102(A)(2) (withdrawal of unearned or disputed fees from a client trust account), 2-
106(A) (charging a clearly excessive fee), 2-107(A) (division of fees with persons
not in the same firm without the prior consent of the client and without
specification of terms), and 6-101(A)(3) (neglecting a legal matter entrusted to
her).

The panel also found that respondent represented Marjorie Dowlen in a
personal injury matter on a contingent-fee basis. When the firm received the
settlement amount of $50,000, the husband of respondent, who was then
practicing law with her, distributed $15,500 to Dowlen and an amount to
Dowlen's health insurance carrier, and, after deducting the firm's fee of $16,667,
designated $6,000 to be held back in the event that a subrogation claim was made
by Dowlen's insurance carrier. When respondent and her husband ceased their
law practice together, it appears that the husband transferred the $6,000 to his own
trust account. Respondent agreed to return the $6,000 to Dowlen at the rate of
$1,500 a month, but has failed to do so. The panel concluded that with respect to
the Dowlen matter respondent violated DR 9-102(B)(4).

The panel recommended that respondent be suspended for six months and
that she pay restitution of $6,000 to the Arnold Group and $6,000 to Dowlen. The
board adopted the findings, conclusions, and recommendations of the panel.
__________________

Michael J. Garvin and Wally Mueller, for relator.
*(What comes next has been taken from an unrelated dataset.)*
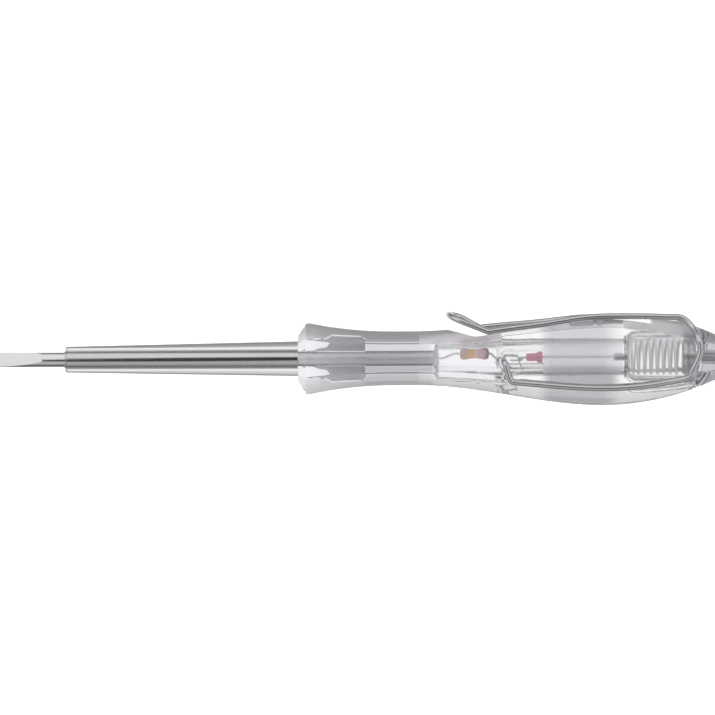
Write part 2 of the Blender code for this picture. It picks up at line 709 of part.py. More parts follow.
def make_contacts():
    """Plunger, coil spring, stud and touch cap: the path from the lamp to the user's finger."""
    disc_front = spring_bore_front + FIT_GAP
    disc_rear = disc_front + PLUNGER_DISC_THICKNESS
    pin_front = disc_front - PLUNGER_PIN_LENGTH
    turned("contact_plunger", [(pin_front, 0), (pin_front, PLUNGER_PIN_RADIUS), (disc_front, PLUNGER_PIN_RADIUS),
                               (disc_front, PLUNGER_DISC_RADIUS), (disc_rear, PLUNGER_DISC_RADIUS),
                               (disc_rear, 0)], SMALL_STEPS, nickel)
    head_front = handle_rear - STUD_HEAD_LENGTH
    make_spring(disc_rear + FIT_GAP, head_front - FIT_GAP)
    head_radius = SPRING_BORE_RADIUS - FIT_GAP
    stem_end = tail_end + STUD_STEM_GRIP
    turned("contact_stud", [(head_front, 0), (head_front, head_radius - STUD_HEAD_CHAMFER),
                            (head_front + STUD_HEAD_CHAMFER, head_radius), (handle_rear, head_radius),
                            (handle_rear, STUD_STEM_RADIUS), (stem_end, STUD_STEM_RADIUS), (stem_end, 0)],
           BORE_STEPS, nickel)
    cap_front = tail_end + FIT_GAP
    cap_rear = cap_front + TOUCH_CAP_LENGTH
    socket = STUD_STEM_RADIUS + FIT_GAP
    socket_end = stem_end + FIT_GAP
    rim_x = cap_front + TOUCH_CAP_RIM
    dome = [(mix(rim_x, cap_rear, math.sin(math.radians(degrees))),
             mix(TOUCH_CAP_FACE_RADIUS, TOUCH_CAP_RADIUS, math.cos(math.radians(degrees))))
            for degrees in steps_between(0, 90, ROUND_STEPS + 1)]
    turned("touch_cap", [(socket_end, 0), (socket_end, socket), (cap_front, socket),
                         (cap_front, TOUCH_CAP_RADIUS)] + dome + [(cap_rear, 0)], BORE_STEPS, nickel)


def make_spring(start_x, end_x):
    """Coil spring as one tube with a short straight end at each seat, and its gaps printed."""
    radius = SPRING_WIRE_DIAMETER / 2
    coil_radius = SPRING_OUTER_RADIUS - radius
    first = start_x + radius + SPRING_WIRE_DIAMETER
    last = end_x - radius - SPRING_WIRE_DIAMETER
    count = SPRING_TURNS * SPRING_STEPS
    coil = []
    for step in range(count + 1):
        angle = math.tau * step / SPRING_STEPS
        coil.append(Vector((mix(first, last, step / count), coil_radius * math.cos(angle),
                            coil_radius * math.sin(angle))))
    lead_in = Vector((SPRING_WIRE_DIAMETER + radius, 0, 0))
    path = [coil[0] - lead_in] + coil + [coil[-1] + lead_in]
    gaps = [(a - b).length - SPRING_WIRE_DIAMETER for index, a in enumerate(coil)
            for b in coil[index + SPRING_STEPS // 2:]]
    print("contact_spring least gap to itself (mm):", round(min(gaps) * 1000, 3))
    tube("contact_spring", path, radius, spring_steel, resolution=1)


def make_clip():
    """Bent wire clip: the springy looped legs, and the two fixed arms that hook into the handle."""
    tube("clip_legs", legs_path(), wire_radius, spring_steel)
    for side, label in ((1, "near"), (-1, "far")):
        tube("clip_arm_" + label, arm_path(side), wire_radius, spring_steel)


for existing in list(bpy.data.objects):
    bpy.data.objects.remove(existing)
tool = new_collection("voltage_tester_screwdriver")
cutters = new_collection("cutters")

steel = new_material("blade_steel", (0.72, 0.72, 0.70), 0.25, 1.0, 0.0)
spring_steel = new_material("spring_wire", (0.66, 0.66, 0.65), 0.30, 1.0, 0.0)
nickel = new_material("nickel_plate", (0.70, 0.69, 0.68), 0.25, 1.0, 0.0)
tinned = new_material("tinned_copper", (0.62, 0.62, 0.60), 0.35, 1.0, 0.0)
clear_plastic = new_material("clear_plastic", (0.90, 0.90, 0.92), 0.06, 0.0, 1.0)
sleeve_plastic = new_material("sleeve_plastic", (0.86, 0.86, 0.88), 0.08, 0.0, 1.0)
lamp_glass = new_material("lamp_glass", (0.88, 0.92, 0.88), 0.03, 0.0, 1.0)
ceramic = new_material("resistor_lacquer", (0.62, 0.50, 0.36), 0.45, 0.0, 0.0)
bead_red = new_material("bead_red", (0.62, 0.10, 0.20), 0.30, 0.0, 0.0)

make_blade()
make_sleeve()
body = make_handle()
groove_cutters = [groove_cutter(1, "near"), groove_cutter(-1, "far")]
for cutter in groove_cutters:
    combine(body, cutter, folded=True)
combine(body, hook_hole(1, "near"))
combine(body, hook_hole(-1, "far"))
make_tail(groove_cutters)
make_resistor()
make_lamp()
make_contacts()
make_clip()
print("overall length (mm):", round((tail_end + FIT_GAP + TOUCH_CAP_LENGTH) * 1000, 2))
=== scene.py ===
# %% [markdown]
# A voltage tester screwdriver: an insulated blade, a clear six-sided handle with a small lamp circuit
# inside, and a bent wire clip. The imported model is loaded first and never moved. Every piece made here
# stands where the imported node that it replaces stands.

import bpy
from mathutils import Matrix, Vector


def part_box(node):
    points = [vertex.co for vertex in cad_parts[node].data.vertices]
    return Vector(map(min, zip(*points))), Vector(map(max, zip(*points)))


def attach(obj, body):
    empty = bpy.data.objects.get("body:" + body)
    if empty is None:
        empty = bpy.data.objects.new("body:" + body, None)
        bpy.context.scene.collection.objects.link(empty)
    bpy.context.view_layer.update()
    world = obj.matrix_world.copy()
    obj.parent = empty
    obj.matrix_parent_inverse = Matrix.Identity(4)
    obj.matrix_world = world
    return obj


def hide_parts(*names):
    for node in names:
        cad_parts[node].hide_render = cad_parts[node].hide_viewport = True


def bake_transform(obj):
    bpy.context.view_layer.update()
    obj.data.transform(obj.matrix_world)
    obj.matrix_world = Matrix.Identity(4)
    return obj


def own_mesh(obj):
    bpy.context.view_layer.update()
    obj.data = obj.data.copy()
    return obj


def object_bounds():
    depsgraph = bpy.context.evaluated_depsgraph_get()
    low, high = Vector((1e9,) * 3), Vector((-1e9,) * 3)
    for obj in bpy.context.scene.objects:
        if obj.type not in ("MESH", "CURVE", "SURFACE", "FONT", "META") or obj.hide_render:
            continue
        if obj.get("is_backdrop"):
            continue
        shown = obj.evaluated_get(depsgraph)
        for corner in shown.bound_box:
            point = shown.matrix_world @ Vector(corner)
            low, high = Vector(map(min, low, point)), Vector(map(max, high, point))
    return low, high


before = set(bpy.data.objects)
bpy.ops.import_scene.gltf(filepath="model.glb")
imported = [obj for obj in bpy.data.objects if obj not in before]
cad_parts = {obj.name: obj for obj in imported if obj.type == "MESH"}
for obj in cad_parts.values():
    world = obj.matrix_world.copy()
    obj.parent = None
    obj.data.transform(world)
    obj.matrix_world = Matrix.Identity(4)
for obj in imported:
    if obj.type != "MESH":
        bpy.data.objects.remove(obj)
cad_low, cad_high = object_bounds()
print("packed nodes:", len(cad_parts))
print("packed box (mm):", [round((high - low) * 1000, 1) for low, high in zip(cad_low, cad_high)])

# %% [markdown]
# Three modules do the shaping. bpy holds the scene, bmesh offers the operators of edit mode on a mesh in
# memory, and mathutils gives vectors and matrices. A bmesh is quick and needs no selected object. A first
# helper puts an object into the scene.

# %% Modules
import math

import bmesh
import bpy
from mathutils import Matrix, Vector

scene = bpy.context.scene


def added(name, data):
    """A new object of the scene at the origin."""
    item = bpy.data.objects.new(name, data)
    scene.collection.objects.link(item)
    return item


print("Blender:", bpy.app.version_string)

# %% [markdown]
# The camera comes first, because the whole piece is judged through it. The photograph looks straight down
# on the tool, with the tip at the left edge and the tail cut off by the right edge. A long lens far away
# gives its flat perspective. Light may bounce often, because it crosses many clear surfaces.

# %% Camera over the tool
VIEW_CENTRE_X = 0.0719
VIEW_CENTRE_Y = 0.00019
VIEW_WIDTH = 0.1430
VIEW_ROLL = -0.0043
LENS = 180.0
SENSOR = 36.0
NEAREST = 0.01
FARTHEST = 20.0
CLEAR_BOUNCES = 40
MIRROR_BOUNCES = 32

camera_data = bpy.data.cameras.new("photo_camera")
camera_data.lens = LENS
camera_data.sensor_width = SENSOR
camera_data.clip_start = NEAREST
camera_data.clip_end = FARTHEST
camera = added("photo_camera", camera_data)
camera.location = (VIEW_CENTRE_X, VIEW_CENTRE_Y, VIEW_WIDTH * LENS / SENSOR)
camera.rotation_euler = (0, 0, VIEW_ROLL)
scene.camera = camera
scene.view_settings.view_transform = "Standard"
scene.cycles.max_bounces = scene.cycles.transmission_bounces = CLEAR_BOUNCES
scene.cycles.glossy_bounces = MIRROR_BOUNCES
print("camera height (m):", round(camera.location.z, 3))

# %% [markdown]
# The world and every finish are trees of shader nodes. Added by hand, a node takes several lines, so one
# helper adds a node with its settings and inputs in a single call, and another makes a colour ramp.

# %% Node helpers
def adder(tree):
    """A function that adds a node to a tree. A node given as an input stands for its first output."""
    def add(kind, settings=None, **inputs):
        node = tree.nodes.new(kind)
        for key, value in (settings or {}).items():
            setattr(node, key, value)
        for key, value in inputs.items():
            numbered = key[0] == "i" and key[1:].isdigit()
            socket = node.inputs[int(key[1:]) if numbered else key.replace("_", " ")]
            if isinstance(value, bpy.types.Node):
                value = value.outputs[0]
            if isinstance(value, bpy.types.NodeSocket):
                tree.links.new(value, socket)
            else:
                socket.default_value = value
        return node

    return add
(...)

John E. Shepherd, for respondent.
__________________
Per
Curiam. We adopt the findings of fact and conclusions of the board.
Respondent is hereby suspended from the practice of law in Ohio for six months
with the entire six months stayed, provided that respondent shall pay restitution of

3

$6,000 to members of the Arnold group and $6,000 to Dowlen within ninety days
of this order. Costs taxed to respondent.
Judgment accordingly.

DOUGLAS, RESNICK, F.E. SWEENEY, PFEIFER, COOK and LUNDBERG
STRATTON, JJ., concur.

MOYER, C.J., dissents because he would not stay the six-month suspension.